The patient doctor relationship is special. I am privileged to care for 4 generations of families. I am so humbled that they have placed their trust in me, many for 3 decades.
Our patients are always very interested in students. They want them to learn well; they want them to do well. They want them to become exceptional Nebraska family physicians. I see how disappointed the patients are when they come to the office expecting to see their favorite student, only to learn that she has moved on. Patients still ask me about students, years after they have graduated. This is especially true when the student was involved in a family crisis or a family joy such as a birth or a triumph over a serious disease.
You wouldn’t think that something as serious as teaching young people how to be good doctors would provide opportunities for laughter, but the truth is, something funny happens nearly every day. Here are some examples:
We’ve had students (more than one) put a cast on the wrong arm. Or put a blue cast on a little bitty girl dressed in pink who is sobbing. The student thinks she is crying because her arm hurts, but in actuality, she is crying because she wanted a pink cast!
Fremont Health Center is not a big place, but we had a student who could not remember where to park, even after being shown numerous times. In the last week of the rotation, the security guards were threatening to tow.
One time, after a student had completed his first pap smear, the staff member moved the provider’s stool out of the way. The student wasn’t aware that the stool had been moved, and plopped down on the floor!

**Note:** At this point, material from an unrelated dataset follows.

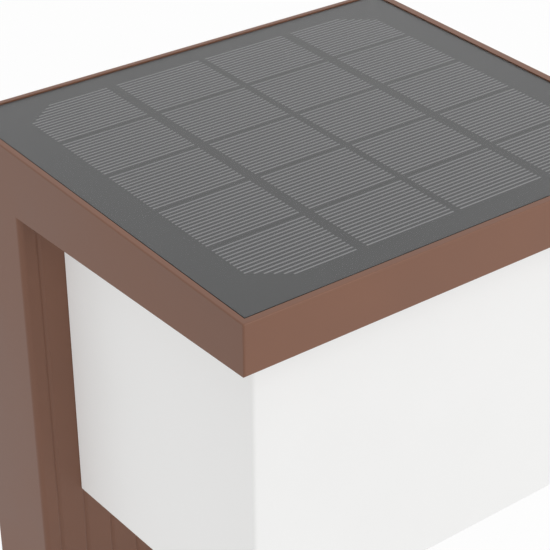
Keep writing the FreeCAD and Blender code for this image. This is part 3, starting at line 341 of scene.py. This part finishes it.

I asked a student to put a UNA boot on a patient’s foot. When I came into the exam room, there was a blue shoe bootie on the injured foot!
I’m generally a patient man, but sometimes the time it takes some new students to do their first suture repair in interminable. I try to encourage the student to speed things up a bit without worrying the patient by making the comment “The fibroblasts are restless.” Not always does the student crack the code, and I often get a puzzled look from both the student and the patient.
I appreciate the cultural diversity that students bring to our practice. Last fall I had the pleasure of introducing a Chinese student to Nebraska football. Seeing the pageantry of the Red Sea in Memorial Stadium through someone else’s eyes made the experience so much richer for me.
I’ve enjoyed opportunities to serve in ways other than office medicine. I’ve shared with students about our service trips to third world countries, membership on nonprofit boards, medical staff offices and our own patient safety foundation HONOReform. I hope that all of my students will find service opportunities in their careers that have been as fulfilling to them as mine have been to me.
Our own experience with medical error and the work of HONOReform has made me a better doctor because I understand both the doctor and the patient side of the relationship. I’ve learned how to accept responsibility and do the right thing, even when that is a very difficult thing to do. I try to pass these lessons on to the students. From the first day of a rotation, the student hears our story, and throughout our time together, I try to model transparency and ethical behavior in every patient encounter. I want them to become less defensive, more compassionate, and more grateful for this wonderful career as the years go by.
For all of these many gratifying experiences, I thank the students who have spent precious months of their four years of medical school with me. I thank the department of Family Practice for their confidence in me. I thank the Koefoot family for recognizing and supporting rural family physicians in Nebraska. Our work is not done, and I am eager to continue to mentor the next generation of family physicians.